Determination (decision)

  1. In accordance with paragraph 55(b) of the Housing Ombudsman Scheme, the landlord has offered redress to the resident prior to the investigation which, in the Ombudsman’s opinion resolves the complaint about its response to her reports of damp and mould in her property in 2020 satisfactorily.

Reasons

  1. The landlord acted on the initial reports of damp and mould and arranged both temporary and long-term work to address these issues.
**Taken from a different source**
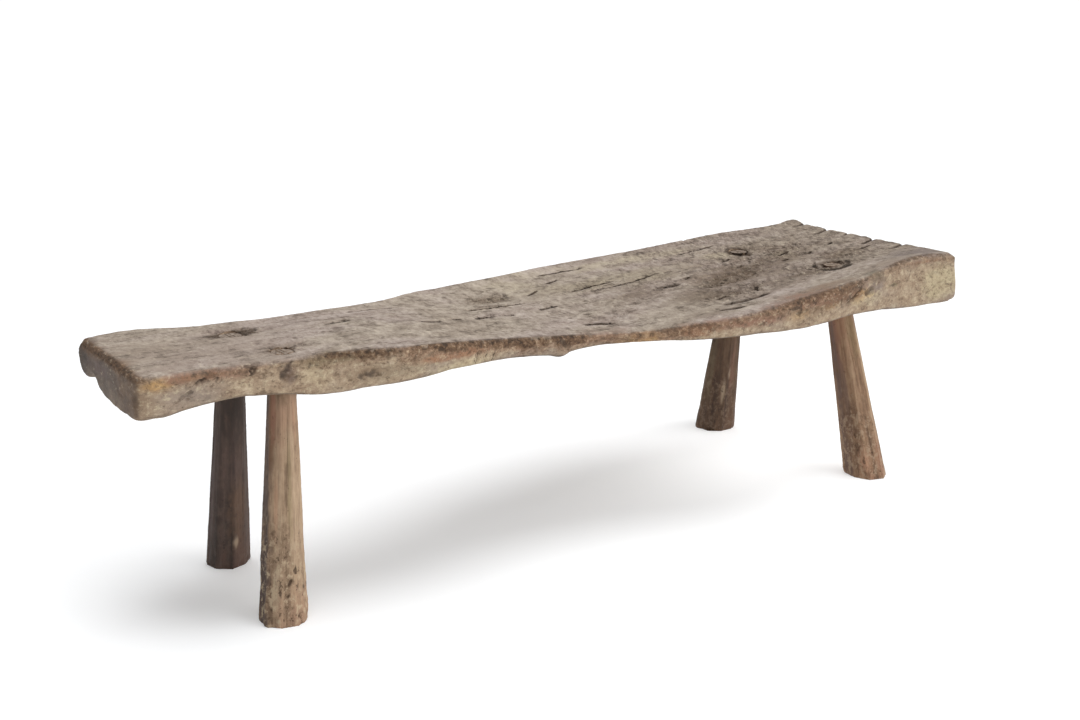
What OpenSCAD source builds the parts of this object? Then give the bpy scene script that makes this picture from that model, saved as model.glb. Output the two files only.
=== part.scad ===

Although it could have provided a dehumidifier sooner, it sought to learn from this and purchase of further units for the future.
  2. It has evidenced a fair investigation into the resident’s concerns and has recognised and offered fair compensation for its failures.

Recommendations

  1. It is recommended that the landlord:
    1. If it has not yet paid this, re-offer the resident the £460 compensation that it previously awarded her in recognition of its failings in her case.
    2. Provide the resident with details as to how to submit claims for her ruined furniture and for personal injury for it to forward to its own insurer.
  2. The landlord should contact this Service within four weeks to confirm whether it will follow the above recommendations.
  3. The Ombudsman accepts that, because of the present restrictions due to the corona virus pandemic, the timing of the above actions will depend on what is reasonable in the light of Government guidance regarding the health of the resident and of the landlord’s staff.